As scholarship and research around deindustrialization has evolved beyond an initial political economy focus, its geographical emphasis has remained limited on cities and regions within the Global North. The Global South, when it does feature in research, is most often characterized as the location for ‘runaway factories’, regions that have industrialised at the expense of the North.

Recent research however demonstrates that industrial offshoring is uneven and unequal in its impact: Rodrik (2016) has shown that many countries in Latin America and Africa experienced deindustrialization that, at least in terms of percentage of gross domestic product (GDP), exceeds the level experienced by countries in the North Atlantic that are typically the focus of deindustrialization scholarship.[i]

Moreover, the brunt of globalization and the rise of Asian exporters has been borne by other developing countries rather more advanced economies.

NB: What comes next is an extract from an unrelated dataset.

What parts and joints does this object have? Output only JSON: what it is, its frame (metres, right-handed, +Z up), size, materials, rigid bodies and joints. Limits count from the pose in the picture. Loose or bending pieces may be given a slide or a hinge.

Building on this work, our recent paper emphasizes the need to not only shift focus to study the impact of deindustrialization in the context of the Global South, but also to move away from country-level analyses alone.

An international and comparative lens

Studying the problem of deindustrialization at the national scale brings an industrial trade and policy lens to it, framing it as an economic problem alone. It does not throw light on how deindustrialization unfolds in cities and communities, although it is here that the greatest impact of these processes is felt. Focusing on how deindustrialization takes place in southern cities,we bring together cases from India, Tanzania, Turkey, and Argentina, highlighting the differential modes of deindustrialization in these contexts. In doing so, our paper brings the process of deindustrialization to the foreground, worth researching in its own right rather than having it remain as background context for other processes, such as urban transformation or the erosion of working conditions.

The case studies highlighted in this paper sit at the intersection of urban studies and deindustrialisation studies. They also represent a wide variety of methods, ranging from a spatial analysis of land-use planning documents to ethnographic research.

The case of Bangalore

The case of industrial transformation in Bangalore draws on ongoing PEAK research at the Indian Institute for Human Settlements (IIHS) that is examining the emergence of large industrial infrastructure on Bangalore’s periphery in the context of the dismantling of the manufacturing sector within the city. An analysis of land-use plans for the city shows a clear shift away from public investment in manufacturing towards a private investment in services and real estate.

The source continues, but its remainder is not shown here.